- [Directive]
Give every line below again, exactly.

[3D code data]
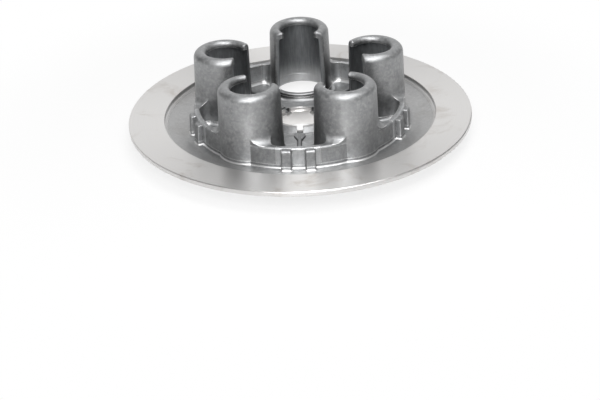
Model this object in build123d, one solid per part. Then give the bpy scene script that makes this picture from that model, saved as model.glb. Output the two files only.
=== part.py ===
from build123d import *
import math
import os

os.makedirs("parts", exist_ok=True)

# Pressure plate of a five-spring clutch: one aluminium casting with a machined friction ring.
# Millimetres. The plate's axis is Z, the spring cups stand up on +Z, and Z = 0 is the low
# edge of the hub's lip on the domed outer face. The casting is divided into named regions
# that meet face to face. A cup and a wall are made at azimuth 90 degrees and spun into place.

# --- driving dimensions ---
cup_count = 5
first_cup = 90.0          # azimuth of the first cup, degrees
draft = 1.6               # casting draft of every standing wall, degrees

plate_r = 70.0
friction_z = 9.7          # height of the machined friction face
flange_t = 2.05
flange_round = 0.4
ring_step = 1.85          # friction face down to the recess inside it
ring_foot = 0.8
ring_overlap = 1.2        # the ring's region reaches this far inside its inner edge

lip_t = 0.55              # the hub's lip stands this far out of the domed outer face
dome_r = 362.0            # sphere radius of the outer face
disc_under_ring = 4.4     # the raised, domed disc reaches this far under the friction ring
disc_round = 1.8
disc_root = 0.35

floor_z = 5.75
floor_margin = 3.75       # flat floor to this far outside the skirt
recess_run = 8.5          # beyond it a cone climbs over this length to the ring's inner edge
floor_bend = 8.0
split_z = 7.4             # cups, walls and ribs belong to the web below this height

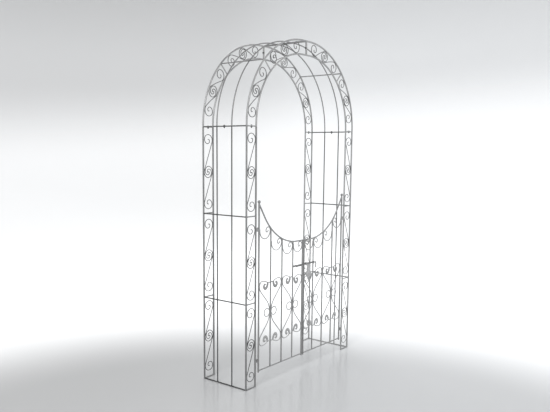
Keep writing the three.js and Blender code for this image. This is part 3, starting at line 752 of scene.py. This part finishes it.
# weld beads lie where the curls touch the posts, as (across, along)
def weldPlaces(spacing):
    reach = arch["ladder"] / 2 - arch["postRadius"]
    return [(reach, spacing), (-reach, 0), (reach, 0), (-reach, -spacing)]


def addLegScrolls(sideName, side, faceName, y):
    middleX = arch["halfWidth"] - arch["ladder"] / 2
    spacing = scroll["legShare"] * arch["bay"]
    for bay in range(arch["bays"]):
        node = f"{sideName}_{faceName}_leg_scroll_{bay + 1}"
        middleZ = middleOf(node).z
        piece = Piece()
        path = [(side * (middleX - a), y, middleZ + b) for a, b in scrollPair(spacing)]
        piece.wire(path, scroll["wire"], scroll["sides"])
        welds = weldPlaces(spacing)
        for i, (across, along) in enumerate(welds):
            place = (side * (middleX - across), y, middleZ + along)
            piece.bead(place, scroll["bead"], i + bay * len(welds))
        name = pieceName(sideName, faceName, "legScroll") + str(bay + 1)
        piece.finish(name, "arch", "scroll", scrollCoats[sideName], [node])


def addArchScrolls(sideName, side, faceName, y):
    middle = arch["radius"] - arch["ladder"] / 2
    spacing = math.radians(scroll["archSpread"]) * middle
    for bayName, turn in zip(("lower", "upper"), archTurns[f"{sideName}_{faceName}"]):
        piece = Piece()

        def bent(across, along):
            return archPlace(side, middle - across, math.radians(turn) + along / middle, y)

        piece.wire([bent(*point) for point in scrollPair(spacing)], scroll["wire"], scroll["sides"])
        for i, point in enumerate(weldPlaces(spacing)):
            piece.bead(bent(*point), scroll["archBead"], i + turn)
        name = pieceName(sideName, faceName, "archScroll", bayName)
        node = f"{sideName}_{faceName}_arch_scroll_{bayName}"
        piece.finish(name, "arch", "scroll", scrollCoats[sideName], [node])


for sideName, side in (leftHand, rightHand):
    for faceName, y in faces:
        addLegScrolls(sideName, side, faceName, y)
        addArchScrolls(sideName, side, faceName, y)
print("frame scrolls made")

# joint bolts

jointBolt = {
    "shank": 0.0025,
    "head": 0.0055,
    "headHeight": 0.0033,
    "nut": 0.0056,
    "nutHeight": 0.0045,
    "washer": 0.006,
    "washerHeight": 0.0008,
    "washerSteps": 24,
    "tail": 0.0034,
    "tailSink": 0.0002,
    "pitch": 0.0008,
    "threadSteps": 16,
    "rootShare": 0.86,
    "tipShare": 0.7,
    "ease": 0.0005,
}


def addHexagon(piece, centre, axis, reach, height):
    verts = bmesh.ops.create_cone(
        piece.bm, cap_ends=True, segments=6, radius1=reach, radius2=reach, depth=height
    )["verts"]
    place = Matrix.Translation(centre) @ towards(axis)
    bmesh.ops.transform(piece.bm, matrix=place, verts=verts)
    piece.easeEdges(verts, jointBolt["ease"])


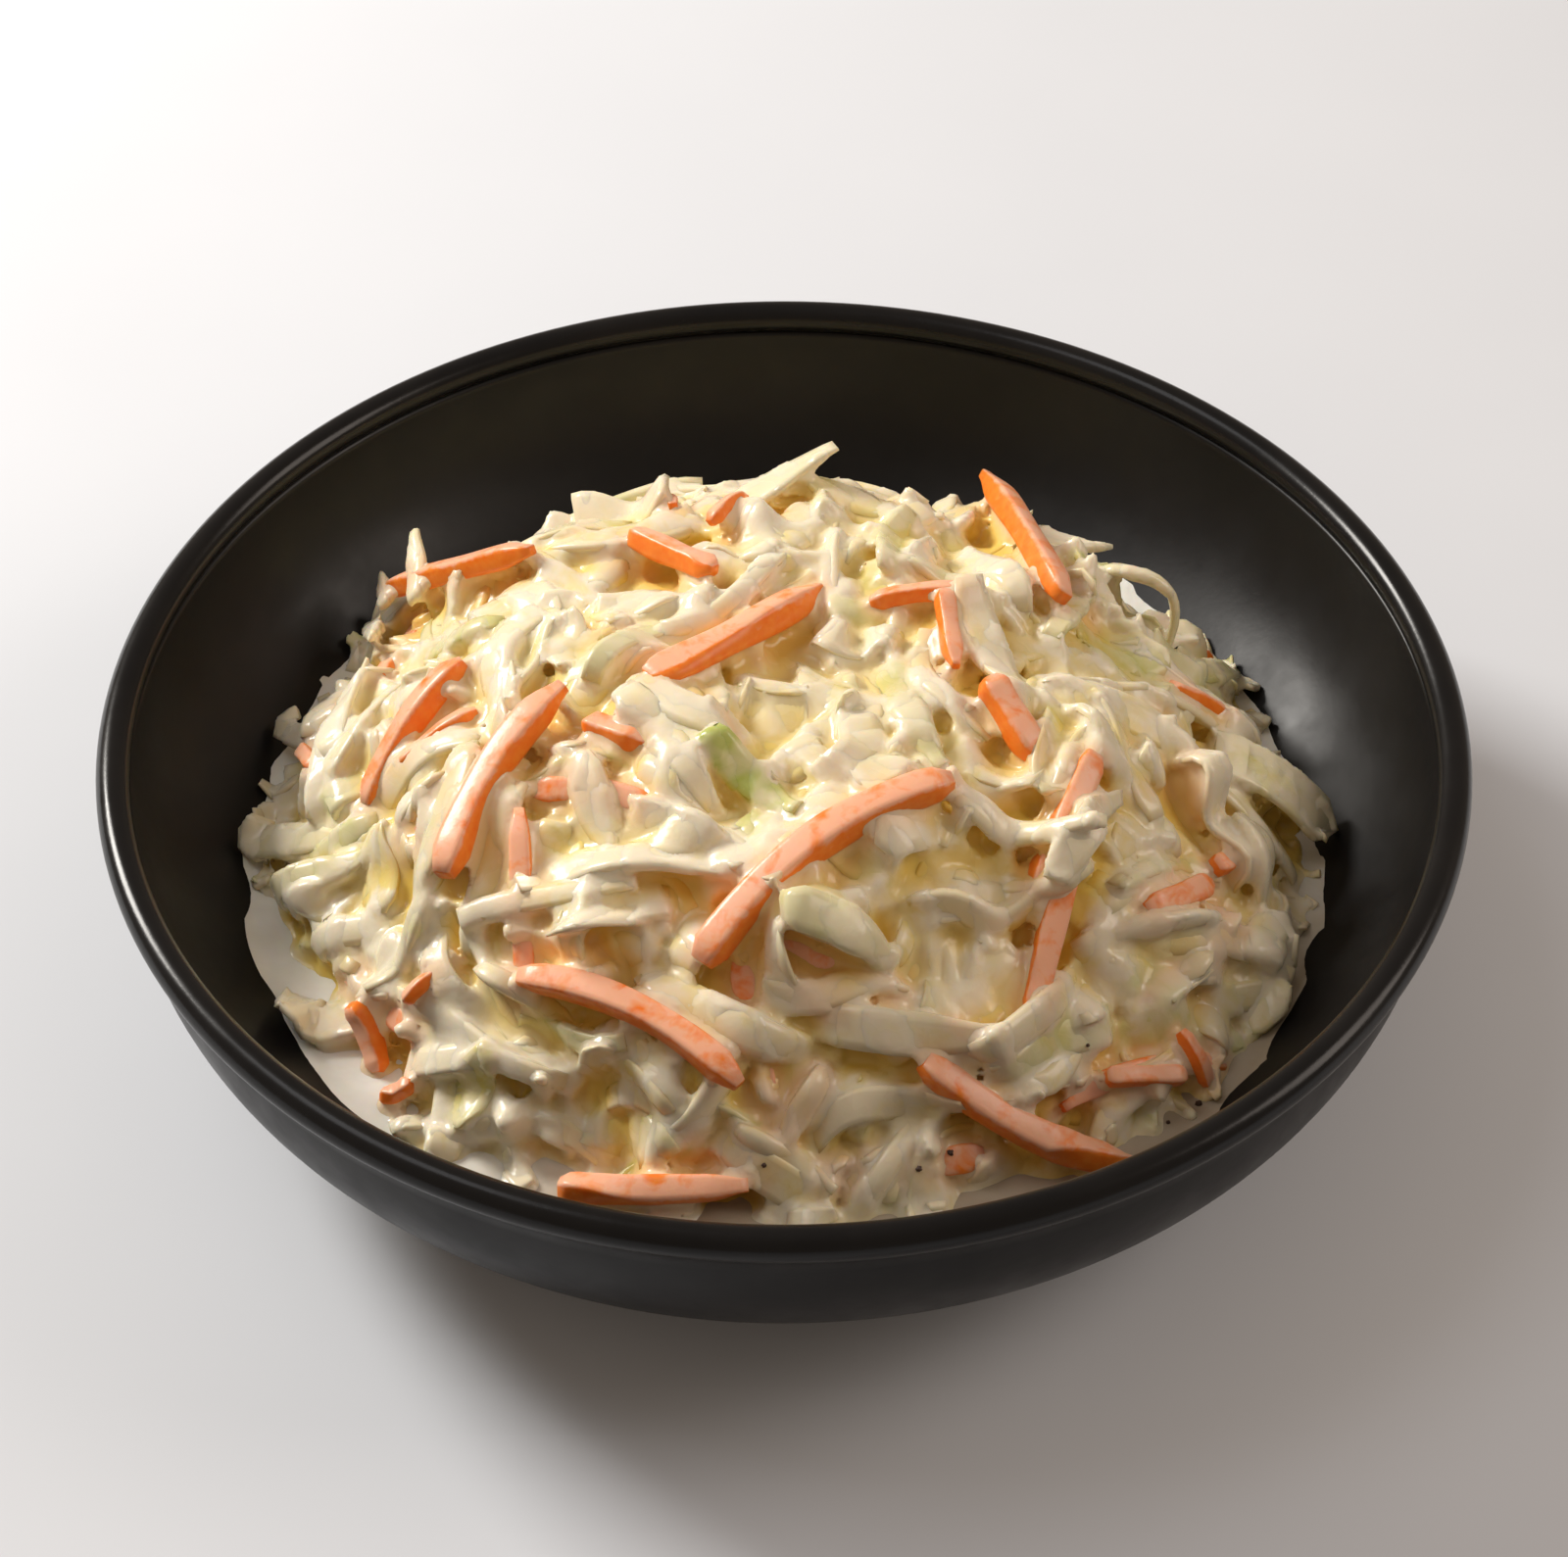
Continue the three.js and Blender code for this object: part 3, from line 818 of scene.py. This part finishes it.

- [Finished task]
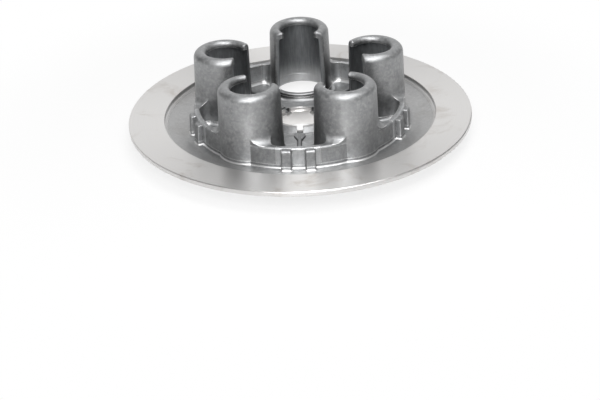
Model this object in build123d, one solid per part. Then give the bpy scene script that makes this picture from that model, saved as model.glb. Output the two files only.
=== part.py ===
from build123d import *
import math
import os

os.makedirs("parts", exist_ok=True)

# Pressure plate of a five-spring clutch: one aluminium casting with a machined friction ring.
# Millimetres. The plate's axis is Z, the spring cups stand up on +Z, and Z = 0 is the low
# edge of the hub's lip on the domed outer face. The casting is divided into named regions
# that meet face to face. A cup and a wall are made at azimuth 90 degrees and spun into place.

# --- driving dimensions ---
cup_count = 5
first_cup = 90.0          # azimuth of the first cup, degrees
draft = 1.6               # casting draft of every standing wall, degrees

plate_r = 70.0
friction_z = 9.7          # height of the machined friction face
flange_t = 2.05
flange_round = 0.4
ring_step = 1.85          # friction face down to the recess inside it
ring_foot = 0.8
ring_overlap = 1.2        # the ring's region reaches this far inside its inner edge

lip_t = 0.55              # the hub's lip stands this far out of the domed outer face
dome_r = 362.0            # sphere radius of the outer face
disc_under_ring = 4.4     # the raised, domed disc reaches this far under the friction ring
disc_round = 1.8
disc_root = 0.35

floor_z = 5.75
floor_margin = 3.75       # flat floor to this far outside the skirt
recess_run = 8.5          # beyond it a cone climbs over this length to the ring's inner edge
floor_bend = 8.0
split_z = 7.4             # cups, walls and ribs belong to the web below this height

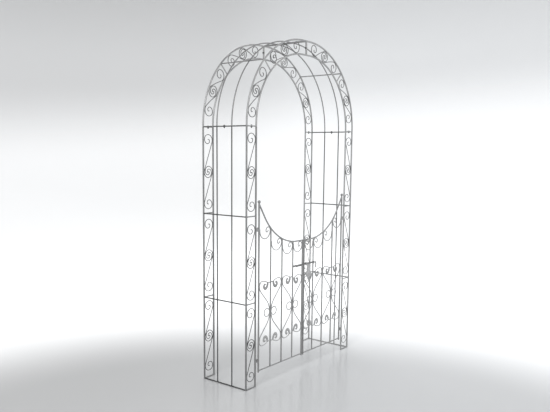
Keep writing the three.js and Blender code for this image. This is part 3, starting at line 752 of scene.py. This part finishes it.
# weld beads lie where the curls touch the posts, as (across, along)
def weldPlaces(spacing):
    reach = arch["ladder"] / 2 - arch["postRadius"]
    return [(reach, spacing), (-reach, 0), (reach, 0), (-reach, -spacing)]


def addLegScrolls(sideName, side, faceName, y):
    middleX = arch["halfWidth"] - arch["ladder"] / 2
    spacing = scroll["legShare"] * arch["bay"]
    for bay in range(arch["bays"]):
        node = f"{sideName}_{faceName}_leg_scroll_{bay + 1}"
        middleZ = middleOf(node).z
        piece = Piece()
        path = [(side * (middleX - a), y, middleZ + b) for a, b in scrollPair(spacing)]
        piece.wire(path, scroll["wire"], scroll["sides"])
        welds = weldPlaces(spacing)
        for i, (across, along) in enumerate(welds):
            place = (side * (middleX - across), y, middleZ + along)
            piece.bead(place, scroll["bead"], i + bay * len(welds))
        name = pieceName(sideName, faceName, "legScroll") + str(bay + 1)
        piece.finish(name, "arch", "scroll", scrollCoats[sideName], [node])


def addArchScrolls(sideName, side, faceName, y):
    middle = arch["radius"] - arch["ladder"] / 2
    spacing = math.radians(scroll["archSpread"]) * middle
    for bayName, turn in zip(("lower", "upper"), archTurns[f"{sideName}_{faceName}"]):
        piece = Piece()

        def bent(across, along):
            return archPlace(side, middle - across, math.radians(turn) + along / middle, y)

        piece.wire([bent(*point) for point in scrollPair(spacing)], scroll["wire"], scroll["sides"])
        for i, point in enumerate(weldPlaces(spacing)):
            piece.bead(bent(*point), scroll["archBead"], i + turn)
        name = pieceName(sideName, faceName, "archScroll", bayName)
        node = f"{sideName}_{faceName}_arch_scroll_{bayName}"
        piece.finish(name, "arch", "scroll", scrollCoats[sideName], [node])


for sideName, side in (leftHand, rightHand):
    for faceName, y in faces:
        addLegScrolls(sideName, side, faceName, y)
        addArchScrolls(sideName, side, faceName, y)
print("frame scrolls made")

# joint bolts

jointBolt = {
    "shank": 0.0025,
    "head": 0.0055,
    "headHeight": 0.0033,
    "nut": 0.0056,
    "nutHeight": 0.0045,
    "washer": 0.006,
    "washerHeight": 0.0008,
    "washerSteps": 24,
    "tail": 0.0034,
    "tailSink": 0.0002,
    "pitch": 0.0008,
    "threadSteps": 16,
    "rootShare": 0.86,
    "tipShare": 0.7,
    "ease": 0.0005,
}


def addHexagon(piece, centre, axis, reach, height):
    verts = bmesh.ops.create_cone(
        piece.bm, cap_ends=True, segments=6, radius1=reach, radius2=reach, depth=height
    )["verts"]
    place = Matrix.Translation(centre) @ towards(axis)
    bmesh.ops.transform(piece.bm, matrix=place, verts=verts)
    piece.easeEdges(verts, jointBolt["ease"])


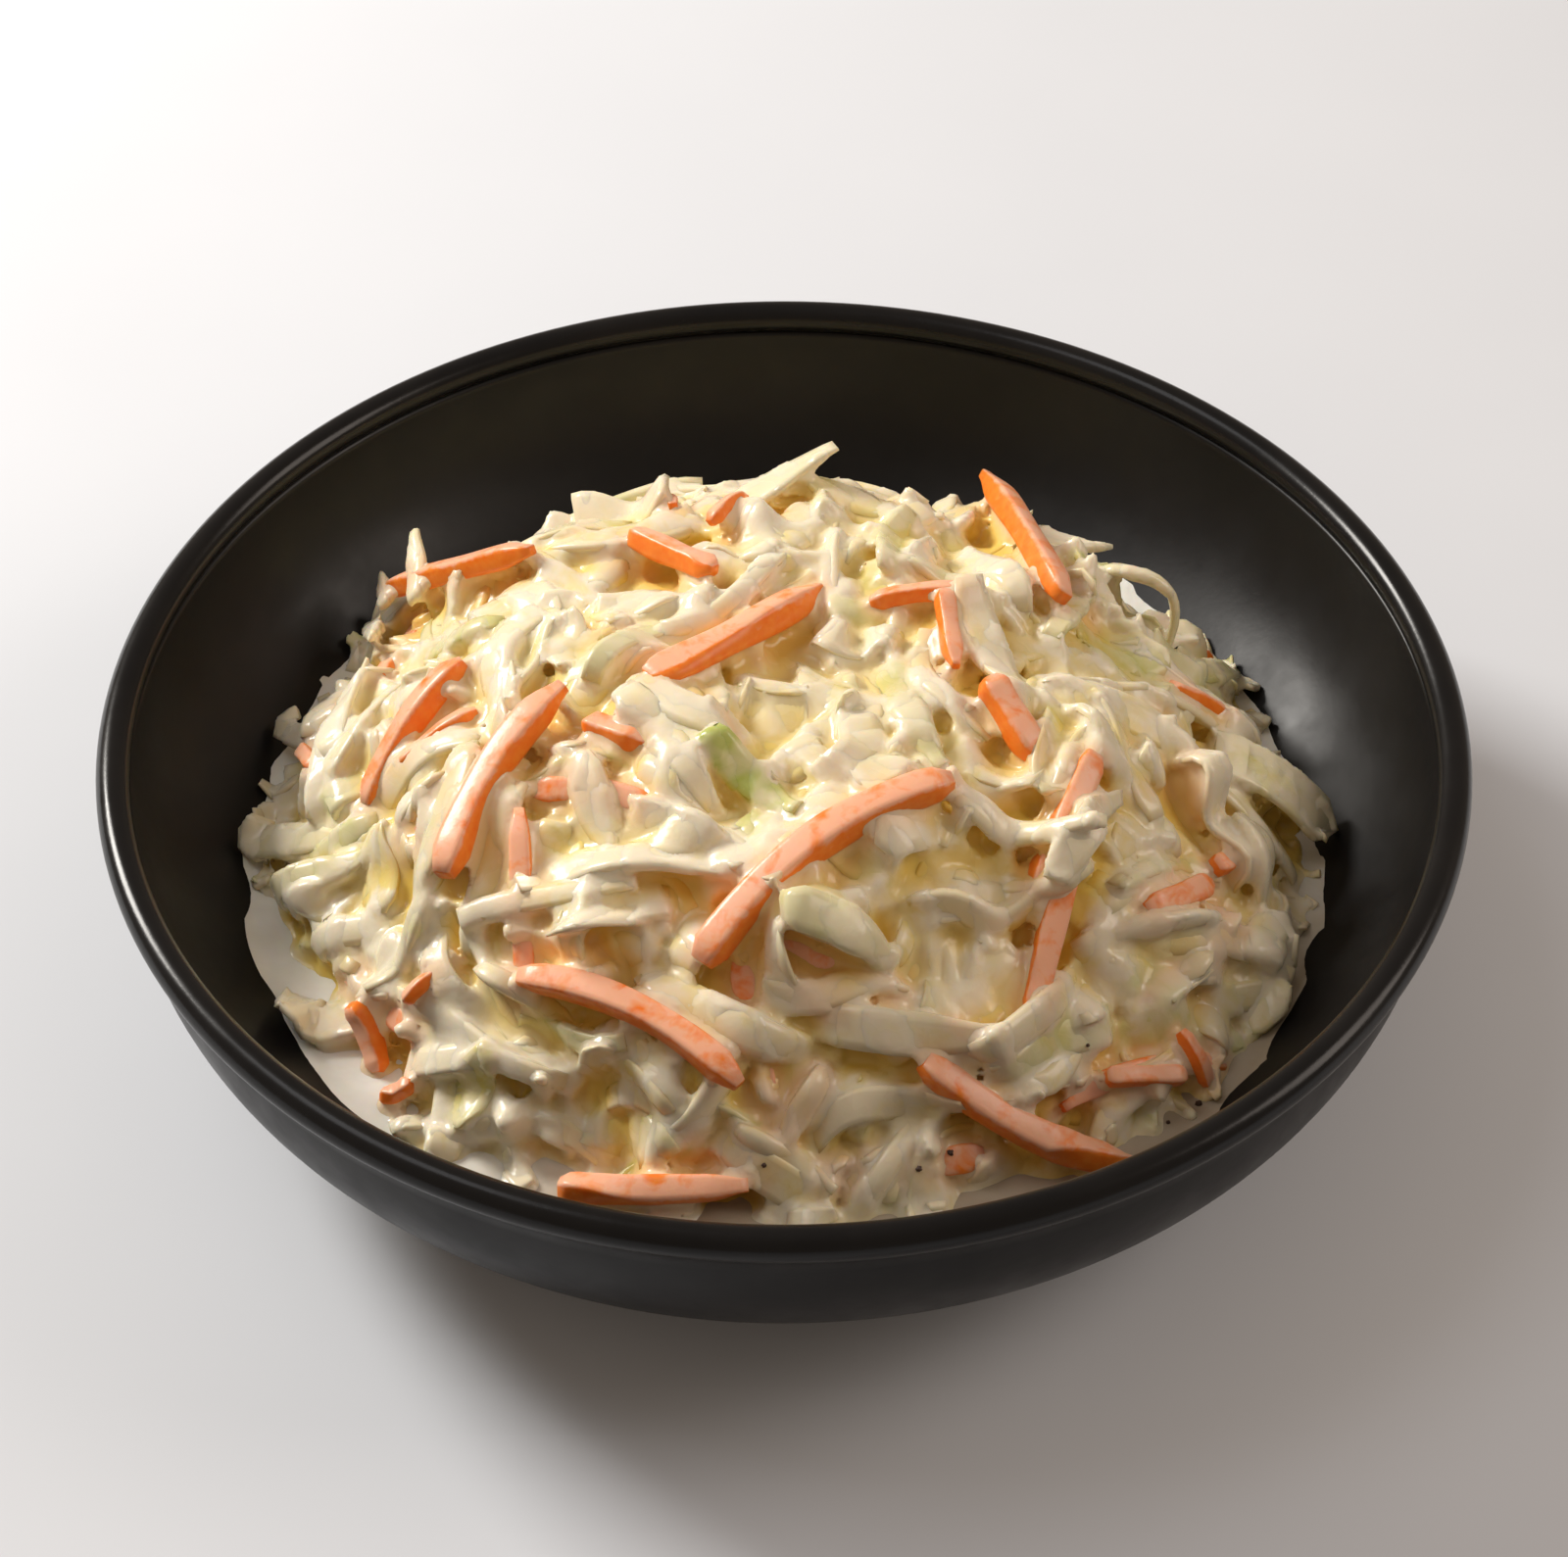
Continue the three.js and Blender code for this object: part 3, from line 818 of scene.py. This part finishes it.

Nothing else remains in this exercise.